For IT leaders managing compliance obligations, Gmdautomation's systems are built with UK data residency, audit logging, and governance support as standard. For business leaders focused on speed, deployments reach production significantly faster than equivalent in-house builds. Whether your organisation needs a fully managed model or a hybrid approach that preserves internal control, Gmdautomation acts as a delivery partner, not a replacement for your internal strategy. Speak to the team to assess which model fits your operational context.
FAQ
What is the main difference between managed AI and in-house AI?
Managed AI services are operated by an external provider under a service agreement, covering deployment, maintenance, and scaling. In-house AI means your organisation recruits and manages its own AI specialists and infrastructure.
Is managed AI cheaper than building an in-house team?
Managed AI services cost significantly less upfront, with initial investments of £40,000–£120,000 compared to £400,000–£900,000 for in-house builds. Over three years, the total cost difference can reach into the millions.

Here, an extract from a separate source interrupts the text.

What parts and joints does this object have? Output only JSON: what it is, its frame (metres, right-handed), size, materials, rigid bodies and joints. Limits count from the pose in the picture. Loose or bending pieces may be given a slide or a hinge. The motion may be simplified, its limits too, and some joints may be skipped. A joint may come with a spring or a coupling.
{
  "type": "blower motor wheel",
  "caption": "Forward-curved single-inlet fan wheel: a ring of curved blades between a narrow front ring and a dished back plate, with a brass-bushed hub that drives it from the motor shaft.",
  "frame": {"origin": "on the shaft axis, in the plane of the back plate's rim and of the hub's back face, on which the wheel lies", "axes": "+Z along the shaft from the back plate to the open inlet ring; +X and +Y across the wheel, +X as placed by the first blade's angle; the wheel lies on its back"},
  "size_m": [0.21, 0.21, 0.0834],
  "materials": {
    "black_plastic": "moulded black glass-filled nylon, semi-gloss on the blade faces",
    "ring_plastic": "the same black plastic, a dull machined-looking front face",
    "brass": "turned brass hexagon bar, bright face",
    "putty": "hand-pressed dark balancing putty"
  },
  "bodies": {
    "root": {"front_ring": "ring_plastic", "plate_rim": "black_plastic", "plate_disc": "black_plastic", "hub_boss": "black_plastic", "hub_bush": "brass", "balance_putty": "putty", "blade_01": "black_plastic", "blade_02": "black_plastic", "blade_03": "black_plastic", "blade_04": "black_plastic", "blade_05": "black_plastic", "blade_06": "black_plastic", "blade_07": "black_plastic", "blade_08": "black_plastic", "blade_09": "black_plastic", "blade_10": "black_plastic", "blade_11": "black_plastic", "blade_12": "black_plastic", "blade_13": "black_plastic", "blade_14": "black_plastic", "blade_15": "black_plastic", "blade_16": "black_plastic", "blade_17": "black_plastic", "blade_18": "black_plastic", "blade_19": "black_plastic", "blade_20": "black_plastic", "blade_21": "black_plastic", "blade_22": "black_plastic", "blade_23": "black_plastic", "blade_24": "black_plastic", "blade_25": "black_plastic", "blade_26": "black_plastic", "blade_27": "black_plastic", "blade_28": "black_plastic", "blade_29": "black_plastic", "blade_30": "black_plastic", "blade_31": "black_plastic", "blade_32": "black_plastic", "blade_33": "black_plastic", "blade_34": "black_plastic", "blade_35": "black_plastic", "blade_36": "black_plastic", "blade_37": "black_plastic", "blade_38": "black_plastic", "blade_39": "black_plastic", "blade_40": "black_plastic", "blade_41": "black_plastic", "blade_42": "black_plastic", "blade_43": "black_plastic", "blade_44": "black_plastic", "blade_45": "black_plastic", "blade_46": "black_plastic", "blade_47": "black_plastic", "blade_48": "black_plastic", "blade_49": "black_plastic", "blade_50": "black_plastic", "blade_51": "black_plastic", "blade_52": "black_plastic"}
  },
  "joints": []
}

When should a UK business choose in-house AI over managed services?
In-house AI is the better choice when strict data residency rules, full model ownership, or deep proprietary customisation are non-negotiable requirements. Governance constraints often outweigh the cost and speed advantages of managed services.

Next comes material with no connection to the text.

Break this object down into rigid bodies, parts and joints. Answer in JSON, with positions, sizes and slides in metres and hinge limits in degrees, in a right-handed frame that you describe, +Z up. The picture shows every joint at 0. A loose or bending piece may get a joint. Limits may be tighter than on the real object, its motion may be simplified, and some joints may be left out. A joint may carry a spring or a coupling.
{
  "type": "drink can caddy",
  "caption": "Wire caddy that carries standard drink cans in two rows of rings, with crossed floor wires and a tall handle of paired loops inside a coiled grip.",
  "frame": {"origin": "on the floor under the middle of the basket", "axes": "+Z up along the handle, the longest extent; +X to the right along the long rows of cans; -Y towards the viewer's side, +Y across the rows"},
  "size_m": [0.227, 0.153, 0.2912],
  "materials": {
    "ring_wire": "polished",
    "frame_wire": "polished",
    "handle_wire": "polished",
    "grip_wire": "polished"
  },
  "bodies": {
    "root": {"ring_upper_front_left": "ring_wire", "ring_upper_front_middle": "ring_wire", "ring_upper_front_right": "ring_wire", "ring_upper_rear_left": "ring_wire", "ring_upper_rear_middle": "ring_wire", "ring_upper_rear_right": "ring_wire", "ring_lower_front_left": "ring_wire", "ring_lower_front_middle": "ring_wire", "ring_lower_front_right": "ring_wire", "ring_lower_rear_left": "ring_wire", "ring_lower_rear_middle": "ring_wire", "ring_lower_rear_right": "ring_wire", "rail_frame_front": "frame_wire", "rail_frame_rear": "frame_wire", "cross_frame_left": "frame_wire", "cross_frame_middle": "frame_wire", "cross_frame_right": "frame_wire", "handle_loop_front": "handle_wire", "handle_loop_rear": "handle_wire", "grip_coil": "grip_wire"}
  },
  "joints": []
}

What is a hybrid AI model?
A hybrid AI model combines managed services for operational delivery with in-house ownership of data strategy and business logic. It suits organisations that want external operational capacity without surrendering strategic control.
How long does it take to deploy managed AI versus building in-house?
Managed AI services typically reach initial production within 8–14 weeks. Building an equivalent in-house team takes 24–36 weeks before the first model reaches live traffic.